TERANG DI TENGAH KABUT: KADO KECIL UNTUK GURU

25 November, 2025
152

    Sebelum cahaya pagi benar-benar muncul, seorang guru bernama Andre sudah terjaga, bergerak menuju sekolah, merapikan ruang kelas kecil yang berdiri sederhana di tengah hawa dingin. Dari berbagai penjuru, anak-anak berjalan menuju sekolah dengan langkah yang membawa kegembiraan lebih besar daripada jarak yang mereka lalui. Andre menyambut setiap wajah kecil itu dengan senyum yang menenteramkan, meski pikirannya masih dipenuhi tuntutan pekerjaan yang tak pernah ringan, administrasi yang menumpuk, rapor yang harus diselesaikan, dan ekspektasi publik yang terus mengiringi setiap langkah. Di sela kesibukan itu, saat duduk sejenak di teras kelas, muncul kembali pertanyaan yang tak pernah benar-benar pergi, sudahkah menjadi guru yang layak bagi murid-murid tercinta?

    Pertanyaan itu sesungguhnya mewakili pergulatan batin banyak guru di negeri ini. Di mata publik guru adalah pahlawan; di ruang refleksi, manusia biasa yang lelah, takut gagal, namun tetap berjuang. Di titik itulah tampak paradoks yang indah sekaligus getir, profesi yang diagungkan tetapi juga kerap dirundung beban harapan yang terlalu berat.
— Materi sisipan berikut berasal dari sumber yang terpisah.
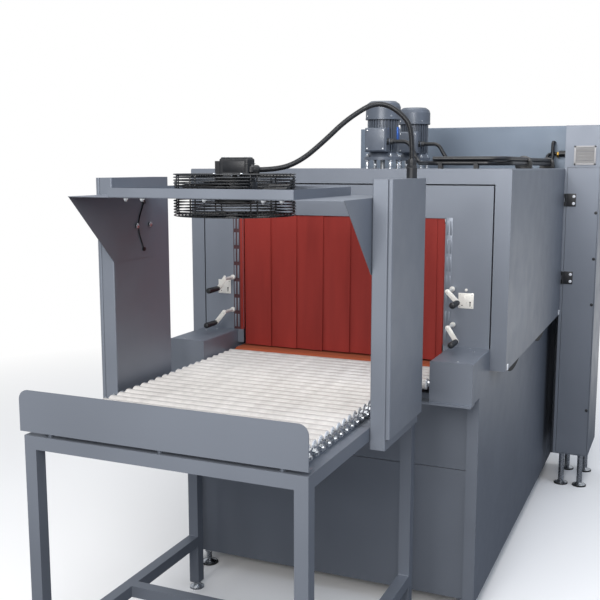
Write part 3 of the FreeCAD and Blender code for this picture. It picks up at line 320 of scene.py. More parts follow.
def black_moulding():
    """Injection-moulded black nylon of boxes, grips and hinges, with a spark-eroded grain."""
    return mottled("black_moulding", "#17191d", 0.45, 0.0, 30.0, 0.10, 1.2, 0.08)


def conduit_nylon():
    """Black nylon conduit: slightly waxy, so its highlights are long and soft."""
    return mottled("conduit_nylon", "#0e1014", 0.36, 0.0, 25.0, 0.10, 2.0, 0.04, 0.06)


def motor_enamel():
    """Grey alkyd enamel over the cast aluminium of the motors: thick, with a soft gloss."""
    return mottled("motor_enamel", "#59606b", 0.40, 0.15, 60.0, 0.08, 4.0, 0.10, 0.08, 0.2)


def lever_nickel():
    """Cast levers and pressed latch plates in a near-white satin nickel finish."""
    return mottled("lever_nickel", "#e9e6df", 0.32, 0.15, 15.0, 0.05, 1.5, 0.04)


def white_cap():
    """White nylon caps over the hinges' screws and at the hood's lower corners."""
    return mottled("white_cap", "#e4e6ea", 0.40, 0.0, 12.0, 0.04, 1.0, 0.03)


def pale_moulding():
    """Light grey ABS of the vent's frame, moulded with a fine matt grain."""
    return mottled("pale_moulding", "#b3b1b1", 0.5, 0.0, 30.0, 0.03, 1.2, 0.04)


def vent_moulding():
    """The same ABS on the vent's blades, in a darker grey than the frame and duller."""
    return mottled("vent_moulding", "#9a9897", 0.6, 0.0, 30.0, 0.05, 1.2, 0.04)


def brass():
    """Turned brass of the gland's lock nut, a little tarnished."""
    return mottled("brass", "#c39a4a", 0.30, 1.0, 8.0, 0.15, 0.8, 0.03)


def blue_plate():
    """Blue anodised aluminium of the bare rating plate on the motors."""
    return mottled("blue_plate", "#2f62b5", 0.35, 0.4, 20.0, 0.05, 0.8, 0.02)


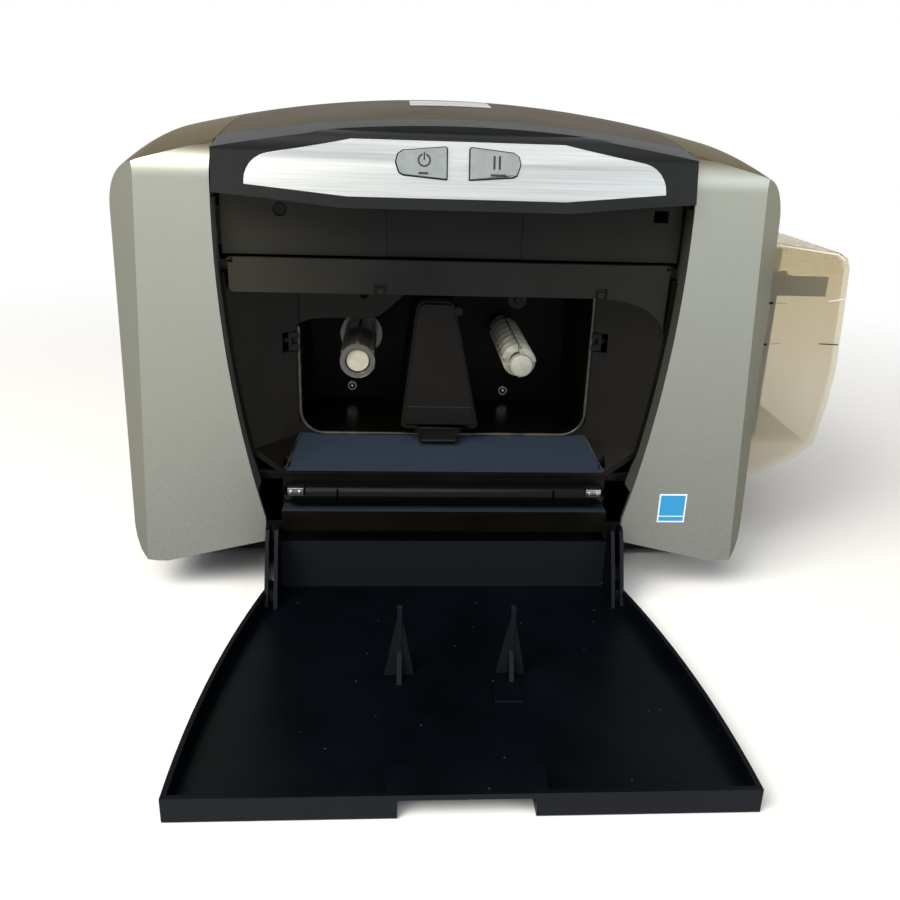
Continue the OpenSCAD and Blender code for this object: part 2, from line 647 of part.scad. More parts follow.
module release_tab() placed() color("black") {
    difference() {
        union() {
            translate([tower_x - 8.8, tower_y + 0.2, tab_top - 7.6]) cube([18.6, 3, 7.6]);
            // wings that guide it behind the cover
            translate([tower_x - 10.7, tower_y + 2.7, tab_top - 3.8]) cube([22.4, 5, 3.8]);
        }
        translate([tower_x - 7.6, tower_y - 1, tab_top - 6.6]) cube([16.2, 2, 5.4]);
    }
    // neck up into the tower
    translate([tower_x - 3, tower_y + 3, tab_top - 0.1]) cube([6, 3, 3]);
}
module printhead() placed() color("gray") {
    translate([tower_x - 8.6, card_y0 - 2.6, 71.4]) cube([17.2, chassis_y - card_y0 + 1.2, 11.6]);
    translate([tower_x - 2, card_y0, card_z + 2.6]) cube([4, card_y1 - card_y0, 2.9]);
}

// ---- lower front frame ----
module front_frame() placed() color("black") {
    back = bar_y + 3;
    translate([-strip_half, back, 39.4]) cube([2 * strip_half, 2, 17.6]);
    translate([-strip_half, strip_y, 39.4]) cube([2 * strip_half, back - strip_y + 1, 2]);
    difference() {
        translate([-strip_half, strip_y, strip_low]) cube([2 * strip_half, 2, 41.4 - strip_low]);
        rod_x(hinge_y, hinge_z, swing_r, -100, 100);                       // clears the door's flange
    }
    for (s = [-1, 1]) {
        translate([s > 0 ? strip_half - 2 : -strip_half, back, 53]) cube([2, frame_y0 + 2 - back, 4]);
        translate([s > 0 ? strip_half - 2 : -frame_x, frame_y0, 53]) cube([frame_x - strip_half + 2, 2, 4]);
    }
}
module rest_bar() placed() color("black") difference() {
    intersection() {
        translate([0, bar_y, bar_z]) rotate([0, 90, 0]) rotate_extrude() intersection() {
            union() {
                translate([0, -bar_half + bar_r]) square([bar_r, 2 * (bar_half - bar_r)]);
                for (s = [-1, 1]) translate([0, s * (bar_half - bar_r)]) circle(r = bar_r);
            }
            translate([0, -bar_half - 1]) square([bar_r + 1, 2 * bar_half + 2]);
        }
        translate([-100, bar_y - 11, 40]) cube([200, 14, 20]);
    }
    for (x = [-76, 66.4]) translate([x, bar_y - 8, bar_z + 0.6]) cube([9.4, 7, 6]);
    for (x = [-52, 50.9]) translate([x, bar_y - 7, 40]) cube([1, 3.4, 20]);
}
module bar_contacts() placed() color("silver")
    for (x = [-75, 67.4]) {
        translate([x, bar_y - 2.8, bar_z + 0.6]) cube([7.4, 1.8, 2.8]);
        for (d = [1, 5]) translate([x + d, bar_y - 3.6, bar_z + 0.6]) cube([1, 0.8, 1.6]);
    }

// ---- front door, drawn open ----
module door_outline(g) {
    intersection() {
        translate([open_r - open_half, hinge_y + hinge_z - open_mid]) circle(r = open_r - door_gap - g, $fn = big);
        translate([open_half - open_r, hinge_y + hinge_z - open_mid]) circle(r = open_r - door_gap - g, $fn = big);
        translate([-120, -door_reach + g]) square([240, door_reach + door_foot - g]);
    }
}
module arm_outline() {
    polygon([[-22, 2.4], [-17.5, 13], [-13, 23], [-9.6, 31], [-6.6, 35.6], [-3.6, 37], [-1, 36], [0.6, 32.6], [1.2, 26],
             [5, 20], [10, 18.4], [13.5, 19.5], [13.5, 8.6], [8, 8.9], [2.4, 9.6], [-1.6, 3.8], [-4, 2.4]]);
    translate([hinge_y, hinge_z]) circle(r = 5.5);
}
module post(x, y) {
    foot = door_t - 0.1;
    translate([x, y, 0]) along_x(2)
        polygon([[-8, foot], [-1.2, 14], [-1.2, post_h - 1], [0, post_h], [1.2, post_h - 1], [1.6, 14], [3, foot]]);
    translate([x, y + 0.8, 0]) along_y(-1.6, 0) polygon([[-6.2, foot], [6.2, foot], [1.1, 29], [-1.1, 29]]);
}
module front_door() placed() color([0.03, 0.03, 0.035]) {
    difference() {
        union() {
            linear_extrude(door_t) door_outline(0);
            difference() {
                linear_extrude(door_rim) door_outline(0);
                translate([0, 0, -1]) linear_extrude(door_rim + 3) door_outline(2);
                translate([-130, -13, -1]) cube([260, 40, 20]);
            }
            // finger recess in the far edge
            translate([-27.4, -door_reach, 0]) cube([54.8, 14.3, door_rim]);
        }
        translate([-23.4, -door_reach - 1, -1]) cube([46.8, 13, door_rim - 1.2]);
    }
    // flange at the hinge end
    translate([-76.4, -0.5, door_t - 0.1]) cube([152.8, 2, flange_h - door_t + 0.1]);
    for (s = [-1, 1]) difference() {
        union() {
            translate([s * (arm_in + arm_t / 2), 0, 0]) along_x(arm_t) arm_outline();
            intersection() {
                translate([s * (arm_out + arm_t / 2), 0, 0]) along_x(arm_t) arm_outline();
                translate([-100, -60, door_t + 0.9]) cube([200, 120, 60]);
            }
            // webs between the arms, and from the inner arm to the flange
            translate([s * bracket_x - bracket_t / 2 - arm_gap - 0.1, -18, 4]) cube([bracket_t + 2 * arm_gap + 0.2, 10, 6]);
            translate([s > 0 ? 76.3 : -arm_in - 0.1, -0.5, door_t - 0.1])
                cube([arm_in + 0.1 - 76.3, 2, flange_h - door_t + 0.1]);
        }
        rod_x(hinge_y, hinge_z, hinge_pin_r + hinge_fit, s > 0 ? 70 : -92, s > 0 ? 92 : -70);
    }
    post(-22.4, -73);
    post(23.6, -73);
    // rest pad
    translate([15.5, -93, door_t - 0.1]) cube([11.4, 19, 0.9]);
}
module hinge_pins() placed() color("silver")
    for (s = [-1, 1]) translate([s * (arm_in + pin_half), 0, 0]) rod_x(hinge_y, hinge_z, hinge_pin_r, -pin_half, pin_half);

// ---- card transport ----
module platen_roller() placed() color([0.15, 0.15, 0.15]) difference() {
    rod_y(bay_x, platen_z, platen_r, platen_y0, platen_y1);
    rod_y(bay_x, platen_z, shaft_r, platen_y0 - 1, platen_y1 + 1);
}
module platen_shaft() placed() color("silver") rod_y(bay_x, platen_z, shaft_r, platen_y0 - 3, pulley_y + 6.5);
module feed_roller(s) {
    rod_y(bay_x + s * feed_dx, feed_z, feed_r, card_y0 + 2, card_y1 - 2);
    rod_y(bay_x + s * feed_dx, feed_z, shaft_r, card_y0 - 4, chassis_y + 8);
}
module left_feed_roller() placed() color([0.2, 0.2, 0.2]) feed_roller(-1);
module right_feed_roller() placed() color([0.2, 0.2, 0.2]) feed_roller(1);
module drive_motor() placed() color("gray") {
    front = chassis_y + chassis_t + 12;
    translate([motor_x - 17, front, motor_z - 17]) cube([34, 30, 34]);
    for (x = [-14, 14]) for (z = [-14, 14]) rod_y(motor_x + x, motor_z + z, 2, chassis_y + chassis_t, front + 0.1);
}
module motor_pinion() placed() color("gold") {
    rod_y(motor_x, motor_z, pulley_r, pulley_y, pulley_y + 6);
    rod_y(motor_x, motor_z, 1.5, pulley_y, chassis_y + chassis_t + 11.8);
}
module platen_pulley() placed() color("white") difference() {
    rod_y(bay_x, platen_z, pulley_r, pulley_y, pulley_y + 6);
    rod_y(bay_x, platen_z, shaft_r, pulley_y - 1, pulley_y + 7);
}
// outline of the belt's loop round the two pulleys, g outside them
module belt_outline(g) hull() {
    translate([motor_x, motor_z]) circle(r = pulley_r + g);
    translate([bay_x, platen_z]) circle(r = pulley_r + g);
}
module drive_belt() placed() color([0.05, 0.05, 0.05]) along_y(pulley_y + 0.5, pulley_y + 5.5) difference() {
    belt_outline(1.5);
    belt_outline(0.3);
}
module main_board() placed() color("green") {
    y = body_d - 15;
    translate([-90, y, 40]) cube([150, 1.6, 120]);
    translate([-60, y - 10, 60]) cube([24, 10.1, 24]);
    translate([0, y - 8, 100]) cube([40, 8.1, 20]);
    for (x = [-86, 52]) for (z = [44, 152]) rod_y(x, z, 3, y + 1.5, body_d - wall - 1.1);
}
module rear_cover() placed() color([0.12, 0.12, 0.13]) difference() {
    intersection() {
        case_form(0);
        translate([-200, body_d - 7.8, 12]) cube([400, 20, 260]);
    }
    intersection() {
        case_form(wall);
        translate([-200, body_d - 30, 12 + wall]) cube([400, 26.4, 260]);
    }
    for (i = [0:9]) translate([-70 + i * 8, body_d - 10, 150]) cube([4, 20, 26]);
    translate([60, body_d - 10, 24]) cube([32, 20, 26]);
    translate([20, body_d - 10, 26]) cube([14, 20, 12]);
    along_y(body_d - 12, body_d + 2) bottom_edge(panel_low);
}
module power_inlet() placed() color("black") difference() {
    translate([60, body_d - 17, 24]) cube([32, 16.8, 26]);
    translate([64, body_d - 11, 28]) cube([24, 30, 18]);
}
module data_socket() placed() color("silver") difference() {
    translate([20, body_d - 13, 26]) cube([14, 12.8, 12]);
    translate([22, body_d - 11, 28]) cube([10, 30, 8]);
}

// ---- card hopper on the right ----
module hopper_base() placed() color([0.1, 0.1, 0.1]) {
    x0 = frame_x + frame_t;
    // floor under the stack of cards
    translate([x0, card_y0 - 0.6, hop_floor - 2]) cube([hopper_x - 10 - x0, hopper_d - 12, 2]);
    // guide wall behind the cards, with the slot of the card weight
    difference() {
        translate([x0, hop_wall_y, hop_floor - 0.1]) cube([hopper_x - 12 - x0, 2, 90]);
        translate([body_half - 3.4, hop_wall_y - 1, hop_floor + 5]) cube([6.8, 4, 80]);
    }
    // front guide of the cards
    translate([body_half + 2, card_y0 - 1.6, hop_floor - 2]) cube([7, 1.2, 86.4]);
}
// section of the hopper cover, set in by i; it runs on to the left of its open side
module hopper_section(i) {
    x = hopper_x;
    offset(delta = -i)
        polygon([[body_half - 8, 35.6], [x - 41, 42], [x - 12, 56.6], [x - 4.6, 63.6], [x - 0.8, 88], [x, 105],
                 [x - 1.4, 134], [x - 2.6, 154.6], [x - 4.4, 159.4], [x - 9, 162.2], [x - 42, 166.4], [body_half - 8, 167.8]]);
}
module hopper_cover() placed() color([0.85, 0.82, 0.7, 0.5]) {
    difference() {
        along_y(hopper_y, hopper_y + hopper_d) intersection() {
            hopper_section(0);
            translate([hop_left, 0]) square([100, 200]);
        }
        along_y(hopper_y + hopper_t, hopper_y + hopper_d - hopper_t) hopper_section(hopper_t);
    }
    // knuckles of its hinge
    for (y = [hopper_y + 8, hopper_y + hopper_d - 12]) difference() {
        union() {
            rod_y(hop_pin[0], hop_pin[1], 3.4, y, y + 4);
            translate([hop_pin[0] - 1, y, hop_pin[1]]) cube([4, 4, 5]);
        }
        rod_y(hop_pin[0], hop_pin[1], hop_pin_r + hinge_fit, y - 1, y + 5);
    }
}
module hopper_pin() placed() color("silver") rod_y(hop_pin[0], hop_pin[1], hop_pin_r, hopper_y + 6, hopper_y + hopper_d - 6);
module card_weight() placed() color([0.08, 0.08, 0.08]) {
    x0 = frame_x + frame_t + 3;
    len = hopper_x - 10 - x0;
    translate([x0, card_y0 + 0.4, weight_z]) cube([len, card_y1 - card_y0 - 0.6, 3]);
    translate([x0, card_y0 + 0.4, weight_z]) cube([len, 2, 9.6]);
    // neck through the guide wall, and the grip behind it
    translate([body_half - 2.6, card_y1 - 0.4, weight_z + 1]) cube([5.2, 6, 6.6]);
    translate([body_half - 6, hop_wall_y + 2.3, weight_z + 1]) cube([12, 3, 6.6]);
}
module side_label() placed() color("dodgerblue") translate([102.2, -0.25, 37.4]) cube([13.4, 0.25, 14.8]);

base_pan();
feet();
left_frame();
right_frame();
left_side_panel();
right_side_panel();
top_bridge();
top_lid();
nameplate();
fascia();
control_plate();
power_button();
pause_button();
power_mark();
pause_mark();
button_board();
header_panel();
upper_rail();
rail_pins();
bay_housing();
chassis_plate();
left_catch();
right_catch();
takeup_spindle();
takeup_core();
takeup_gear();
supply_spindle();
supply_gear();
guide_wheel();
bay_screws();
printhead_tower();
tower_cover();
release_tab();
printhead();
front_frame();
rest_bar();
bar_contacts();
front_door();
hinge_pins();
platen_roller();
platen_shaft();
left_feed_roller();
right_feed_roller();
drive_motor();
motor_pinion();
platen_pulley();
drive_belt();
main_board();
rear_cover();
power_inlet();
data_socket();
hopper_base();
hopper_cover();
hopper_pin();
card_weight();
side_label();
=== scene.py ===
"""A desktop id card printer, seen from the front with its door let down: silver side panels, a black lid,
a leaning key panel, the ribbon bay with its two spindles, and a smoky card hopper on the right.
"""
import json
import math

import bmesh
import bpy
from mathutils import Matrix, Vector


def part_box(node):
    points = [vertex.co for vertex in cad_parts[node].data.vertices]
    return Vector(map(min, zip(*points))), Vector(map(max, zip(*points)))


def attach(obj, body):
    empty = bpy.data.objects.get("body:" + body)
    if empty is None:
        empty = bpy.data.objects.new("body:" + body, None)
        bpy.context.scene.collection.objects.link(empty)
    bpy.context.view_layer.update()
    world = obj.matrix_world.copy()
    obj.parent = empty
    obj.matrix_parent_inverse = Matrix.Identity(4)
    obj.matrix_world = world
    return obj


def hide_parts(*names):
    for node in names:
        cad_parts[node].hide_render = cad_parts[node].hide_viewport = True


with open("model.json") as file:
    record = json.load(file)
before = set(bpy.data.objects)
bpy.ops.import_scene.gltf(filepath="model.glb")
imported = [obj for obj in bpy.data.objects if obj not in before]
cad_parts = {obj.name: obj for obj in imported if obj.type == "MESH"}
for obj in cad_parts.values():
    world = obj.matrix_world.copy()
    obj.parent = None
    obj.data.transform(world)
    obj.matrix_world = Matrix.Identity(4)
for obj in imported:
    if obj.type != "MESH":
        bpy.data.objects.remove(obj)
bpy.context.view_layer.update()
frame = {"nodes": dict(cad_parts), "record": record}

# ---- The photograph's view, the floor and the lamps ----
# The printer stands on a plain pale floor in soft light from the left and above. Everything is placed
# from the middle of the body, its front face and the table, in millimetres.
MM = 0.001
lid_low, lid_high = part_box("top_lid")
middle_x = (lid_low.x + lid_high.x) / 2
front_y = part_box("left_side_panel")[0].y


def at(x, y, z):
    """A point right of the middle, behind the front face and over the table, in millimetres."""
    return Vector((middle_x + x * MM, front_y + y * MM, z * MM))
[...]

    Guru selalu menjadi wajah dari harapan bangsa. Namun, harapan itu sering datang tanpa empati. Ketika angka tak sesuai target, jarang yang menengok konteks, ruang kelas tanpa fasilitas memadai, buku yang tak lengkap, atau beban administrasi yang menyesakkan. Publik mencintai guru sebagai simbol, tetapi sering lupa bahwa simbol itu berdetak, bernapas dan berjuang dalam sunyi.

    Profesionalisme guru sejati bukanlah tentang laporan yang rapi, melainkan tentang pikiran yang terus belajar, hati yang mau merefleksi dan semangat berbagi dalam komunitas belajar. Seorang guru profesional adalah pembelajar yang tidak berhenti tumbuh. Tidak cukup sekadar hadir di pelatihan tetapi juga hadir dalam proses pembentukan diri dan muridnya. Di sanalah inti profesi guru, bukan pada sertifikat, tetapi pada kesadaran reflektif dan ketulusan dalam bertumbuh bersama.

    Namun, sistem sering kali menafsirkan profesionalisme secara kaku. Akuntabilitas berubah menjadi pengawasan dan evaluasi menjadi vonis. Angka-angka menggantikan makna, laporan menggantikan percakapan dan kebijakan kehilangan sentuhan manusiawi. Padahal, sejatinya, pendidikan adalah ruang relasi. Akuntabilitas yang berkeadaban menuntut keseimbangan antara tuntutan dan pengertian, antara penilaian dan empati.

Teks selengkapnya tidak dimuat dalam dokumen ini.